Różnie. Mnóstwo rzeczy można kupić w naprawdę atrakcyjnych cenach, inne są droższe niż ich krajowe odpowiedniki. Tu już decyzja należy do nas: czy koszt jest decydującym czynnikiem, czy też zechcemy zapłacić ciut więcej np. za wzór, którego nie otrzymamy w Polsce. Warto też pamiętać o wyprzedażach i kuponach, które pozwalają na uzyskanie jeszcze niższych cen. Przykładowe ceny: za niebieską bluzę z gwiazdką zapłaciłam 12,95 zł, za granatową kamizelkę 14,20 zł, a za legginsy z ptaszkiem - 7,20 zł. Niewątpliwie moją najukochańszą kategorią są jednak skarpetki, które są naprawdę super jakościowo, a dzięki różnym kuponom zazwyczaj udaje mi się je "wyrwać" za śmieszne pieniądze rzędu 0,35 - 1,10 zł za parę.





Czy to bezpieczne?

Szczerze? Nie wiem. Nie zagwarantuję Wam, że barwniki użyte do farbowania materiałów są bezpieczne i mają jakieś atesty. Pocieszający może być jedynie fakt, że wiele sieciówek szyje w Chinach. A Smykowa marka Cool Club? Albo 5.10.15? No właśnie... Czasem zdarza się, że takie aliexpressowe ubranko po wyjęciu z opakowania cuchnie chemią, to fakt. Zazwyczaj jednak pierwsze pranie rozwiązuje problem. Osobiście nie boję się ubierać dziecka w chińskie ciuszki, ale to już kwestia indywidualnej decyzji każdego rodzica.

Co oprócz ubrań?

Oprócz ciuchów znajdziemy też całą masę dodatków. Czapki, szaliki, chustki, ale też akcesoria do włosów dla małych księżniczek. Tak jest - dzikie ilości spinek, kokardek, opasek. Można dostać oczopląsu. Oczywiście są też buty, ale do nich podchodzę z trochę większą rezerwą ze względu na ogólnie pojętą jakość: podeszwy, wkładki itp. Mamy ze dwie pary i kolejne dwie w drodze, ale chyba jednak wolę bazować na sprawdzonych markach obuwniczych. Wyjątkiem są skórzane paputki - w promocji i z kuponami można je wyrwać za kilkanaście złotych, a jakościowo są naprawdę świetne. Mamy już kilka par w różnych rozmiarach - na zapas.



Podsumowując: czy warto?

Moim zdaniem tak. Te ceny, ten wybór, te okazje... I wreszcie ta adrenalina podczas otwierania przesyłki ;) To nic, że czasem trafi się jakiś mniej udany zakup, że czasem paczka wcale nie dotrze.

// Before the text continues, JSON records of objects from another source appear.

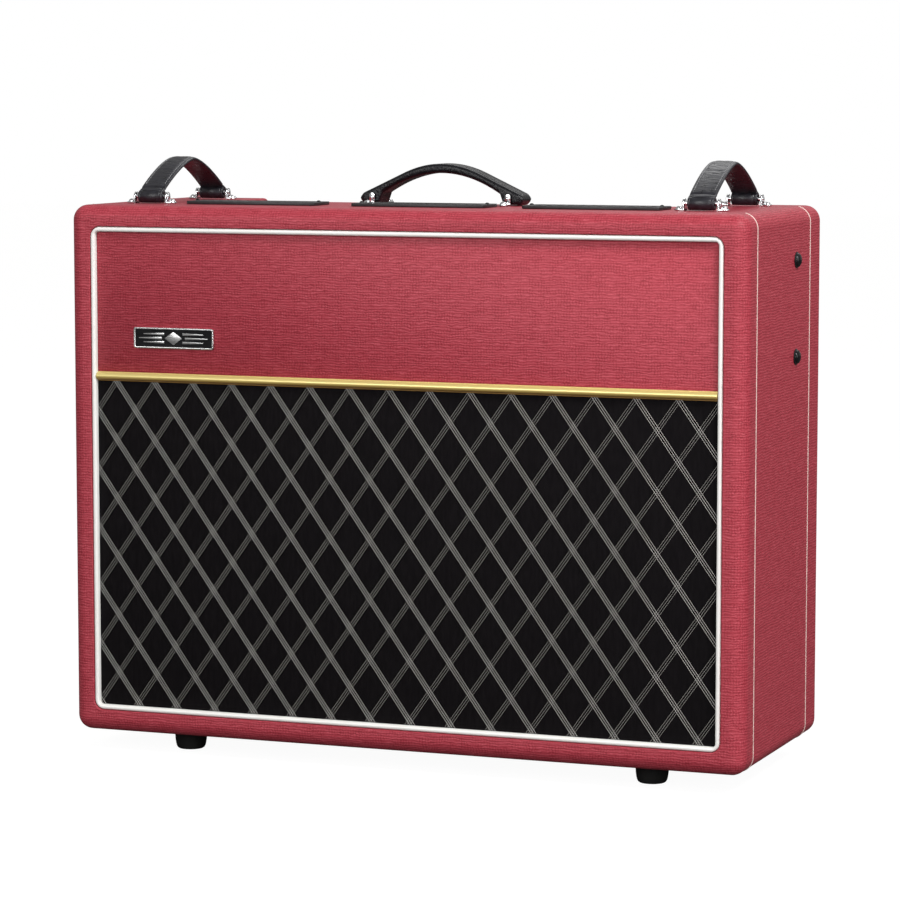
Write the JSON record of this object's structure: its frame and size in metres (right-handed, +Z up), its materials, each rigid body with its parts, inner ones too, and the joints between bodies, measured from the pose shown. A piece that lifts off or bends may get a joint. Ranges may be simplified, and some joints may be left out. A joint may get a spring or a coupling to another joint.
{
  "type": "guitar combo amplifier",
  "caption": "Valve guitar combo amplifier in a red vinyl cabinet, with diamond grille cloth, white piping, gold bead, leather handles and recessed top controls.",
  "frame": {"origin": "on the floor under the centre of the cabinet, at the underside of the feet", "axes": "+Z up, front towards -Y, +X to the right of a person facing the front"},
  "size_m": [0.712, 0.265, 0.5945],
  "materials": {
    "vinyl_board": "red basket-weave vinyl over plywood",
    "plywood": "bare birch plywood, black behind the cloth",
    "grille_cloth": "black cloth with a diamond lattice of thin pale threads",
    "white_piping": "soft white plastic bead",
    "gold_bead": "gold half-round bead",
    "badge_metal": "silver rim round a black field",
    "black_plastic": "moulded black plastic",
    "jack_plastic": "moulded black plastic",
    "rubber": "matte black rubber",
    "black_leather": "grained black leather, glossy on the folded ends",
    "chrome": "polished",
    "panel_paint": "satin black control plate",
    "chassis_steel": "zinc-plated sheet",
    "black_steel": "black oxide",
    "cone_paper": "dark pressed paper pulp",
    "speaker_metal": "stove enamel",
    "valve_glass": "clear with silver getter",
    "lamp_jewel": "red faceted jewel in a chrome ring",
    "lamination": "black laminated core"
  },
  "bodies": {
    "cabinet": {"cabinet_shell": "vinyl_board", "front_panel": "vinyl_board", "back_panel_upper": "vinyl_board", "back_panel_lower": "vinyl_board", "speaker_baffle": "plywood", "grille_cloth": "grille_cloth", "front_piping": "white_piping", "gold_strip": "gold_bead", "badge_plate": "badge_metal", "vent_left": "black_plastic", "vent_centre": "black_plastic", "vent_right": "black_plastic", "power_inlet": "black_plastic", "input_jacks": "jack_plastic", "foot_front_left": "rubber", "foot_front_right": "rubber", "foot_rear_left": "rubber", "foot_rear_right": "rubber", "strap_left": "black_leather", "strap_right": "black_leather", "strap_bracket_left_front": "chrome", "strap_bracket_left_rear": "chrome", "strap_bracket_right_front": "chrome", "strap_bracket_right_rear": "chrome", "handle_bracket_left": "chrome", "handle_bracket_right": "chrome", "control_panel": "panel_paint", "chassis": "chassis_steel", "reverb_tank": "chassis_steel", "preamp_valve_1": "chassis_steel", "preamp_valve_2": "chassis_steel", "preamp_valve_3": "chassis_steel", "chassis_bolt_left_lower": "black_steel", "chassis_bolt_left_upper": "black_steel", "chassis_bolt_right_lower": "black_steel", "chassis_bolt_right_upper": "black_steel", "speaker_frame_left": "speaker_metal", "speaker_frame_right": "speaker_metal", "power_valve_1": "valve_glass", "power_valve_2": "valve_glass", "power_valve_3": "valve_glass", "power_valve_4": "valve_glass", "pilot_lamp": "lamp_jewel", "power_transformer": "lamination", "output_transformer": "lamination"},
    "knob_normal_volume": {"knob_normal_volume": "black_plastic"},
    "knob_boost_volume": {"knob_boost_volume": "black_plastic"},
    "knob_treble": {"knob_treble": "black_plastic"},
    "knob_bass": {"knob_bass": "black_plastic"},
    "knob_reverb_tone": {"knob_reverb_tone": "black_plastic"},
    "knob_reverb_level": {"knob_reverb_level": "black_plastic"},
    "knob_tremolo_speed": {"knob_tremolo_speed": "black_plastic"},
    "knob_tremolo_depth": {"knob_tremolo_depth": "black_plastic"},
    "knob_tone_cut": {"knob_tone_cut": "black_plastic"},
    "knob_master_volume": {"knob_master_volume": "black_plastic"},
    "power_toggle": {"power_toggle": "chrome"},
    "standby_toggle": {"standby_toggle": "chrome"},
    "centre_handle": {"centre_handle": "black_leather"},
    "speaker_cone_left": {"speaker_cone_left": "cone_paper"},
    "speaker_cone_right": {"speaker_cone_right": "cone_paper"}
  },
  "joints": [
    {"name": "knob_normal_volume_turn", "type": "hinge", "parent": "cabinet", "child": "knob_normal_volume", "pos_m": [-0.085, 0.072, 0.5298], "axis": [0, 0, -1], "range_deg": [-150, 150]},
    {"name": "knob_boost_volume_turn", "type": "hinge", "parent": "cabinet", "child": "knob_boost_volume", "pos_m": [-0.0575, 0.072, 0.5298], "axis": [0, 0, -1], "range_deg": [-150, 150]},
    {"name": "knob_treble_turn", "type": "hinge", "parent": "cabinet", "child": "knob_treble", "pos_m": [-0.03, 0.072, 0.5298], "axis": [0, 0, -1], "range_deg": [-150, 150]},
    {"name": "knob_bass_turn", "type": "hinge", "parent": "cabinet", "child": "knob_bass", "pos_m": [-0.0025, 0.072, 0.5298], "axis": [0, 0, -1], "range_deg": [-150, 150]},
    {"name": "knob_reverb_tone_turn", "type": "hinge", "parent": "cabinet", "child": "knob_reverb_tone", "pos_m": [0.025, 0.072, 0.5298], "axis": [0, 0, -1], "range_deg": [-150, 150]},
    {"name": "knob_reverb_level_turn", "type": "hinge", "parent": "cabinet", "child": "knob_reverb_level", "pos_m": [0.0525, 0.072, 0.5298], "axis": [0, 0, -1], "range_deg": [-150, 150]},
    {"name": "knob_tremolo_speed_turn", "type": "hinge", "parent": "cabinet", "child": "knob_tremolo_speed", "pos_m": [0.08, 0.072, 0.5298], "axis": [0, 0, -1], "range_deg": [-150, 150]},
    {"name": "knob_tremolo_depth_turn", "type": "hinge", "parent": "cabinet", "child": "knob_tremolo_depth", "pos_m": [0.1075, 0.072, 0.5298], "axis": [0, 0, -1], "range_deg": [-150, 150]},
    {"name": "knob_tone_cut_turn", "type": "hinge", "parent": "cabinet", "child": "knob_tone_cut", "pos_m": [0.135, 0.072, 0.5298], "axis": [0, 0, -1], "range_deg": [-150, 150]},
    {"name": "knob_master_volume_turn", "type": "hinge", "parent": "cabinet", "child": "knob_master_volume", "pos_m": [0.1625, 0.072, 0.5298], "axis": [0, 0, -1], "range_deg": [-150, 150]},
    {"name": "power_toggle_flip", "type": "hinge", "parent": "cabinet", "child": "power_toggle", "pos_m": [-0.2, 0.072, 0.5305], "axis": [-1, 0, 0], "range_deg": [0, 24]},
    {"name": "standby_toggle_flip", "type": "hinge", "parent": "cabinet", "child": "standby_toggle", "pos_m": [-0.157, 0.072, 0.5305], "axis": [-1, 0, 0], "range_deg": [0, 24]},
    {"name": "centre_handle_slide", "type": "slide", "parent": "cabinet", "child": "centre_handle", "axis": [1, 0, 0], "range_m": [-0.0024, 0.0024]},
    {"name": "speaker_cone_left_travel", "type": "slide", "parent": "cabinet", "child": "speaker_cone_left", "axis": [0, -1, 0], "range_m": [-0.003, 0.003], "stiffness_N_per_m": 2000},
    {"name": "speaker_cone_right_travel", "type": "slide", "parent": "cabinet", "child": "speaker_cone_right", "axis": [0, -1, 0], "range_m": [-0.003, 0.003], "stiffness_N_per_m": 2000}
  ]
}
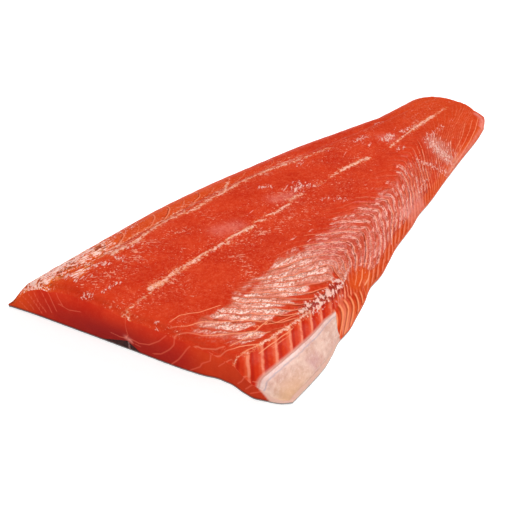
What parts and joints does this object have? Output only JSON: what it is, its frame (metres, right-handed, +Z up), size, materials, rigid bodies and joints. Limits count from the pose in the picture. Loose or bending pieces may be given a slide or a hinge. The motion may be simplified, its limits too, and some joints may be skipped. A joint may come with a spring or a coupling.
{
  "type": "raw salmon fillet",
  "caption": "Raw salmon fillet: the tail end of a side lying skin down, cut straight across, with banded flesh, dark muscle under the midline and a pale belly lining.",
  "frame": {"origin": "centre of the bounding box on its underside, where the skin lies on the surface", "axes": "+X along the fillet towards the tail, +Y across it towards the back of the fish, +Z up, out of the flesh"},
  "size_m": [0.3826, 0.165, 0.0257],
  "materials": {
    "flesh": "wet, glossy orange-red muscle with pale sheets of connective tissue",
    "dark_muscle": "moist, brown-grey muscle with a pale fat line",
    "skin": "wet silver-grey scaled skin, darker towards the back",
    "belly_lining": "moist pale pink membrane"
  },
  "bodies": {
    "root": {"flesh": "flesh", "dark_muscle": "dark_muscle", "skin": "skin", "belly_lining": "belly_lining"}
  },
  "joints": []
}
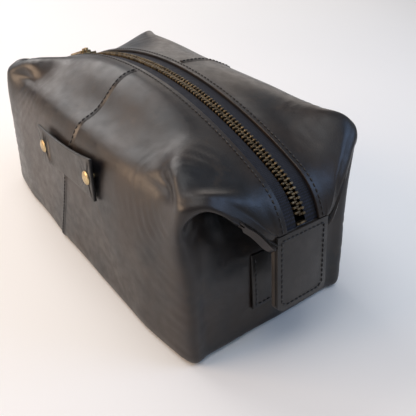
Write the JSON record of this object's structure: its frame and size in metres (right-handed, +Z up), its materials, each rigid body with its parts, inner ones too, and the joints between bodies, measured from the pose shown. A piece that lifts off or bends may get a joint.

Przypominam jednak, że w przypadku Aliexpress zaginięcie paczki nie oznacza utraty pieniędzy, bo można się ubiegać o zwrot należności. Spróbujcie, naprawdę warto.

Czy macie jakieś swoje ubraniowe hity z Aliexpress? A może mimo wszystko coś Was powstrzymuje przed zakupem?